Friday, January 30, 2015

A Measure of the End

In every discipline there must be a measure of the end in how one begins.

With this in mind, shouldn't we all want a little more for our children at Catholic school than this approach to liturgical music? The author  of this article at "Corpus Christi Watershed" places this style firmly in the '60's, and yet, it still exists in many Catholic schools.

I can give simple examples: When I first played football, we didn't start by shooting baskets or by taking batting practice. We started with sound fundamentals that could be readily applied to the game at every level.

When I started playing golf, we learned how to swing the club. We didn't start by celebrating in the club house.

I would expect a good coach to instruct my children along similar paths should they choose to play golf or football.

I would also expect a Catholic school to instruct my children in a similar manner, with a fundamentally sound approach to the faith and practicing the faith.

The underlying principle is this: Success in any discipline demands an act of will.

St. Thomas Aquinas wrote, "If you want to be a saint, will it."

Are our Catholic schools working with the parents who want their children to develop the "will" to worship (at the very, very least to understand what they are doing at Mass), or are our schools working against the parents by leading our children to a concept of worship that checks "will" at the door and presents a precept of relativism which orders all things to Man instead of to God?
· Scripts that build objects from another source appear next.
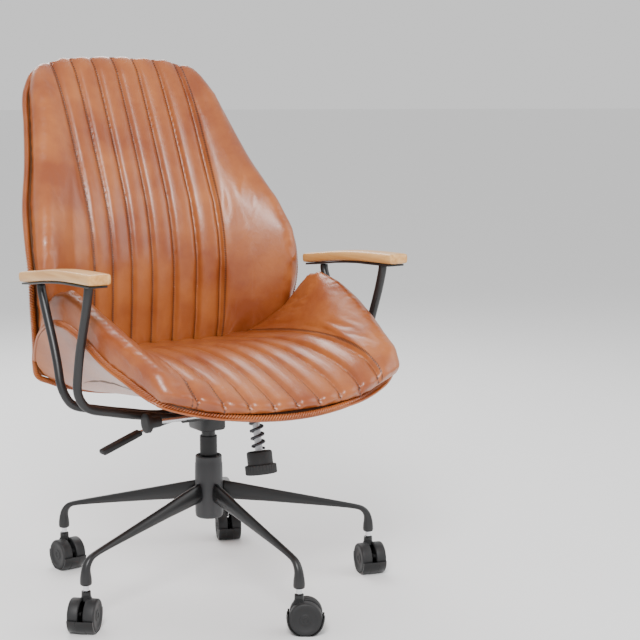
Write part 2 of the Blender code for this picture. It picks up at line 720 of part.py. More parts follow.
# ---------------------------------------------------------------- height lever and tilt lock
lever_points = [
    (0.004, 0, lever_z),
    (LEVER_PIVOT_X, 0, lever_z),
    (-0.054, 0, lever_z - 0.006),
    (-0.100, 0.003, lever_z - 0.0165),
    (-0.158, 0.007, lever_z - 0.030),
]
put(tube("lever_rod", smooth_path(lever_points, 3), LEVER_RADIUS), lever, CHROME)

paddle_start = Vector((-0.140, 0.0055, lever_z - 0.0255))
paddle_lean = Matrix.Rotation(math.radians(-19.5), 4, "Y") @ Matrix.Rotation(math.radians(2), 4, "Z")
paddle = block(
    "lever_paddle",
    (-PADDLE_LENGTH, -PADDLE_WIDTH / 2, -PADDLE_THICKNESS / 2 - 0.001),
    (0, PADDLE_WIDTH / 2, PADDLE_THICKNESS / 2 + 0.001),
    0.0045,
    3,
)
paddle.data.transform(Matrix.Translation(paddle_start) @ paddle_lean)
rod_room = tube("paddle_bore", [Vector(p) for p in smooth_path(lever_points, 3)[8:]], LEVER_RADIUS + 0.0006)
paddle = cut(paddle, rod_room)
put(paddle, lever, BLACK_PLASTIC)

lock_rod_ends = (LOCK_KNOB_X + 0.006, LOCK_Y, lock_z), (LOCK_TIP_X, LOCK_Y, lock_z)
put(rod("lock_rod", *lock_rod_ends, LOCK_ROD_RADIUS, 14), lock, CHROME)
knob_bore = LOCK_ROD_RADIUS + FIT_GAP
lock_knob_profile = [
    (0, 0.006 - FIT_GAP),
    (knob_bore, 0.006 - FIT_GAP),
    (knob_bore, 0.026),
    (0.0095, 0.026),
    (0.0105, 0.006),
    (LOCK_KNOB_RADIUS, 0.004),
    (LOCK_KNOB_RADIUS, -0.003),
    (LOCK_KNOB_RADIUS - 0.003, -0.005),
    (0, -0.005),
]
put(turned("lock_knob", lock_knob_profile, 20, (LOCK_KNOB_X, LOCK_Y, lock_z), (1, 0, 0)), lock, BLACK_PLASTIC)

# ---------------------------------------------------------------- seat and back shapes
# Each row across the seat has its middle (y, z) on the underside and on top, its wing's crest (x, y, z),
# its rim (x, y, z), and how late the top turns up into the wing. The last row lies beyond the meeting
# with the back, which cuts it off. Millimetres, front to rear.
SEAT_ROWS = (
    ((-318, 384), (-321, 399), (224, -288, 434), (240, -260, 417), 2.0),
    ((-305, 383), (-319, 411), (228, -288, 444), (247, -252, 425), 2.2),
    ((-262, 380), (-262, 433), (235, -262, 478), (258, -226, 438), 2.3),
    ((-205, 375), (-205, 451), (246, -212, 501), (266, -193, 450), 3.0),
    ((-145, 371), (-145, 465), (256, -150, 529), (280, -144, 471), 4.5),
    ((-90, 367), (-90, 470), (263, -95, 553), (287, -96, 494), 6.0),
    ((-35, 363), (-35, 469), (263, -40, 574), (290, -44, 514), 7.5),
    ((20, 358.5), (20, 463), (262, 20, 586), (291, 10, 523), 8.0),
    ((75, 354.4), (75, 456), (268, 68, 574), (292, 60, 519), 8.0),
    ((125, 350.6), (125, 449.5), (272, 107, 548), (290, 110, 497), 7.0),
    ((170, 347.3), (175, 443), (270, 132, 519), (283, 148, 464), 5.5),
    ((208, 344.4), (208, 440), (257, 156, 490), (271, 180, 430), 4.5),
    ((262, 340.4), (262, 437), (236, 196, 445), (260, 204, 404), 4.0),
)
# Each row across the back has its middle (y, z) at the rear and in front, its wing's crest, its rim,
# and how late the front and the rear turn. Millimetres, bottom to top.
BACK_ROWS = (
    ((259, 346), (248, 357), (250, 190, 414), (258, 206, 406), 2.0, 2.0),
    ((272, 362), (237, 398), (246, 158, 457), (264, 198, 424), 2.0, 1.9),
    ((280, 385), (225.5, 443), (254, 137, 504), (270, 180, 458), 2.0, 1.9),
    ((287, 414), (220, 500), (258, 126, 533), (277, 165, 500), 2.0, 1.9),
    ((297, 480), (215, 545), (261, 119, 564), (284, 152, 545), 2.2, 1.9),
    ((314, 592), (214, 605), (261, 114, 603), (286, 149, 598), 2.0, 1.9),
    ((331, 650), (222, 660), (258, 124, 662), (283, 169, 660), 2.0, 1.9),
    ((350, 720), (238, 722), (246, 158, 722), (267, 215, 722), 2.0, 1.9),
    ((371, 800), (271, 800), (219, 224, 800), (241, 264, 800), 2.0, 1.9),
    ((390, 875), (306, 875), (197, 268, 875), (220, 315, 872), 2.0, 1.9),
    ((404, 935), (337, 938), (183, 306, 935), (205, 355, 935), 2.4, 2.1),
    ((410, 966), (360, 984), (176, 340, 969), (193, 371, 953), 3.2, 3.0),
    ((413, 984), (382, 1007), (163, 362, 990), (186, 378, 961), 4.0, 4.0),
    ((409, 990), (396, 1009), (152, 374, 995), (178, 384, 968), 4.0, 4.0),
)
seat_x_share = SEAT_HALF_WIDTH / max(row[3][0] for row in SEAT_ROWS)
back_x_share = BACK_HALF_WIDTH / max(row[3][0] for row in BACK_ROWS)
RIM_LOW, RIM_MEETS, RIM_HIGH = 340, 400, 990  # the back's rim: lowest, beside the seat, highest
back_stretch = (BACK_HEIGHT / MM - RIM_MEETS + RIM_LOW) / (RIM_HIGH - RIM_MEETS)


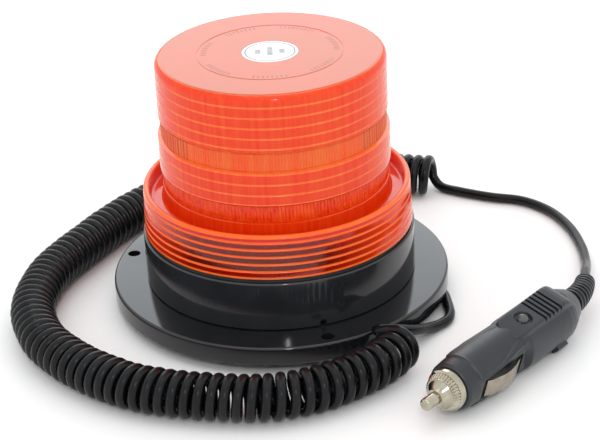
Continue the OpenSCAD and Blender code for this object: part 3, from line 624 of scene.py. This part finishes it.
def distance_out(tree, place):
    """The distance from the upright axis through the piece's origin, in metres."""
    flat = add(tree, "VectorMath", {0: place, 1: (1, 1, 0)}, operation="MULTIPLY").outputs[0]
    return add(tree, "VectorMath", {0: flat}, operation="LENGTH").outputs["Value"]


def plastic(name, code, worn, roughness, grain_mm, depth, spread=0.06, ior=1.5, shine=0.5):
    """Moulded plastic or rubber: two near colours in slow clouds, roughness that varies a little,
    and a fine bump of the mould's grain. The real grain is finer, and is drawn coarser to show."""
    material, tree, out, place = blank(name)
    clouds = noise(tree, place, 45.0, 3.0)
    grain = noise(tree, place, 1000 / grain_mm, 4.0)
    rub = noise(tree, place, 160.0, 6.0, 0.7)
    surface(tree, out, {
        "Base Color": blend_colour(tree, ramp(tree, clouds, 0.35, 0.65), linear(code), linear(worn)),
        "Roughness": ramp(tree, rub, 0.3, 0.75, roughness - spread / 2, roughness + spread),
        "IOR": ior, "Specular IOR Level": shine, "Normal": bump(tree, grain, depth, 0.0002)})
    return material


def metal(name, code, shade, roughness, grain_mm, depth, stretch=(1, 1, 1)):
    """Plated or drawn metal: a tarnish of near colours and fine drawn lines in the bump. The real
    lines are finer, and are drawn coarser to show."""
    material, tree, out, place = blank(name)
    pull = add(tree, "Mapping", {"Vector": place, "Scale": stretch}).outputs["Vector"]
    stain = noise(tree, place, 220.0, 4.0)
    lines = noise(tree, pull, 1000 / grain_mm, 3.0)
    surface(tree, out, {
        "Base Color": blend_colour(tree, ramp(tree, stain, 0.35, 0.7), linear(code), linear(shade)),
        "Metallic": 1.0, "Roughness": ramp(tree, stain, 0.3, 0.8, roughness * 0.8, roughness * 1.4),
        "Normal": bump(tree, lines, depth, 0.0001)})
    return material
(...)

I know there are progressive arguments for every novelty, every innovation, for the demonizing of all previous generations, of all pre-Vatican II devotions, and even for a separation of praxis and theory that, according to Card. Muller, is potentially heretical.
I don't need to hear or read any more of these because they are all tripe. They are not ordered to God, but to Man and human ego. They will fall by the wayside, but not soon enough to spare my children from idiotic "liturgical" music and a false approach to worship at Mass.

We might not be able to address the problems in the Roman Catholic Church as a whole, but we can work to purify the streams which water our local pastures.